Task prompt: Your task is to quote the listing below exactly, beginning with its first line and ending on the line bearing "from mathutils import Matrix".

Available records:
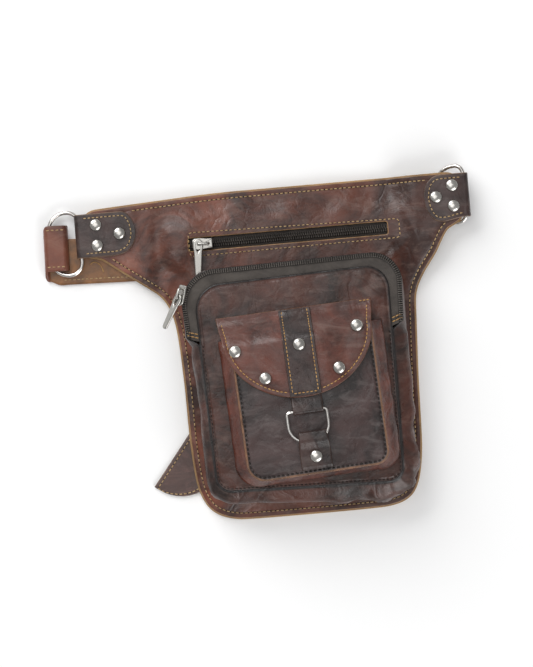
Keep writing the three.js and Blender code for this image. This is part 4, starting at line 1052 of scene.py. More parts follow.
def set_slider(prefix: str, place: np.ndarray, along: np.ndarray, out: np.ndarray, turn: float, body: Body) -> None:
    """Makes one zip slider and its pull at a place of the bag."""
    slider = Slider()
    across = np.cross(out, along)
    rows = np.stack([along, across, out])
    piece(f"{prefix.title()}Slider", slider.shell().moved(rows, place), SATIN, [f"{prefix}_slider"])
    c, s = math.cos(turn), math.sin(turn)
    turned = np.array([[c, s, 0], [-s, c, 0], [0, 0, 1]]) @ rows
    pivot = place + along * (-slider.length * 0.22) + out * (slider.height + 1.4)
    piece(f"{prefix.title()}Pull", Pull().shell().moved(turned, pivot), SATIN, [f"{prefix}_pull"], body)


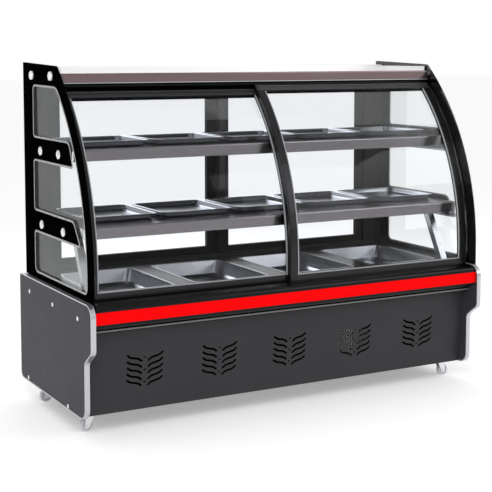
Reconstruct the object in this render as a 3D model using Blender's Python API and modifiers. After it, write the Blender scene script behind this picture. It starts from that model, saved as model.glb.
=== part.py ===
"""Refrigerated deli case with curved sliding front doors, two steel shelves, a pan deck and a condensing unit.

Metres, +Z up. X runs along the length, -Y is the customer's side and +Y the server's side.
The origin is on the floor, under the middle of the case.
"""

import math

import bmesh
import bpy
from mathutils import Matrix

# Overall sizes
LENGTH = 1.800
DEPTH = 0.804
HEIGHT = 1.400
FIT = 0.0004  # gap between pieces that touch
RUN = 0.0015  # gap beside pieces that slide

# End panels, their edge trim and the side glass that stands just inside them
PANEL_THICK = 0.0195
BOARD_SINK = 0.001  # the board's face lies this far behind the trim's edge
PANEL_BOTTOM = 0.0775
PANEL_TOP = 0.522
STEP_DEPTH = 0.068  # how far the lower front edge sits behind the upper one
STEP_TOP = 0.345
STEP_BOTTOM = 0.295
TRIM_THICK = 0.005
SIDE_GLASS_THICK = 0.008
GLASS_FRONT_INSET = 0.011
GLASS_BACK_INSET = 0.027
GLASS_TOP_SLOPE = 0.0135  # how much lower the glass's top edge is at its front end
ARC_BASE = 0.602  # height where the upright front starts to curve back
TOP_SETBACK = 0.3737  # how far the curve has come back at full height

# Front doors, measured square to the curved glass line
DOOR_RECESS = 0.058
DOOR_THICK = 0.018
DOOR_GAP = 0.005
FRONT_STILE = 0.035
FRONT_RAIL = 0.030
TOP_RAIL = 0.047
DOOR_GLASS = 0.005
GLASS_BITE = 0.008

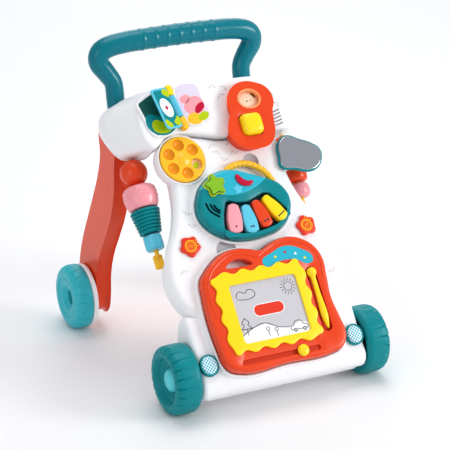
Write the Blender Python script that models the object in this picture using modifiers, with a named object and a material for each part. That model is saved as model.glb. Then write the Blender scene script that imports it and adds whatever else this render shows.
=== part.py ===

Full solution:
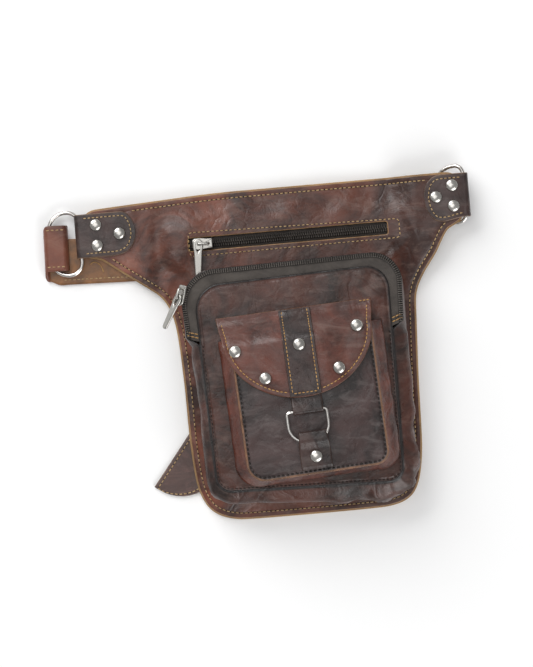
Keep writing the three.js and Blender code for this image. This is part 4, starting at line 1052 of scene.py. More parts follow.
def set_slider(prefix: str, place: np.ndarray, along: np.ndarray, out: np.ndarray, turn: float, body: Body) -> None:
    """Makes one zip slider and its pull at a place of the bag."""
    slider = Slider()
    across = np.cross(out, along)
    rows = np.stack([along, across, out])
    piece(f"{prefix.title()}Slider", slider.shell().moved(rows, place), SATIN, [f"{prefix}_slider"])
    c, s = math.cos(turn), math.sin(turn)
    turned = np.array([[c, s, 0], [-s, c, 0], [0, 0, 1]]) @ rows
    pivot = place + along * (-slider.length * 0.22) + out * (slider.height + 1.4)
    piece(f"{prefix.title()}Pull", Pull().shell().moved(turned, pivot), SATIN, [f"{prefix}_pull"], body)


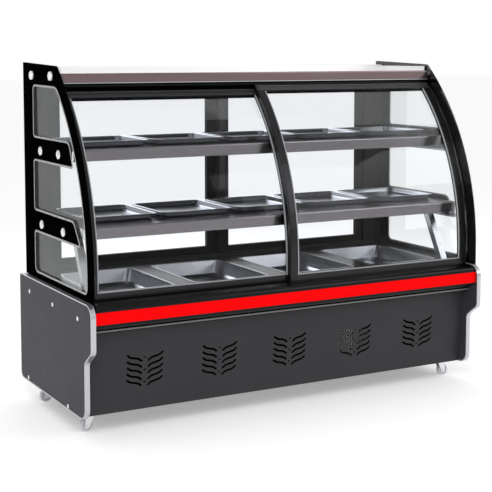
Reconstruct the object in this render as a 3D model using Blender's Python API and modifiers. After it, write the Blender scene script behind this picture. It starts from that model, saved as model.glb.
=== part.py ===
"""Refrigerated deli case with curved sliding front doors, two steel shelves, a pan deck and a condensing unit.

Metres, +Z up. X runs along the length, -Y is the customer's side and +Y the server's side.
The origin is on the floor, under the middle of the case.
"""

import math

import bmesh
import bpy
from mathutils import Matrix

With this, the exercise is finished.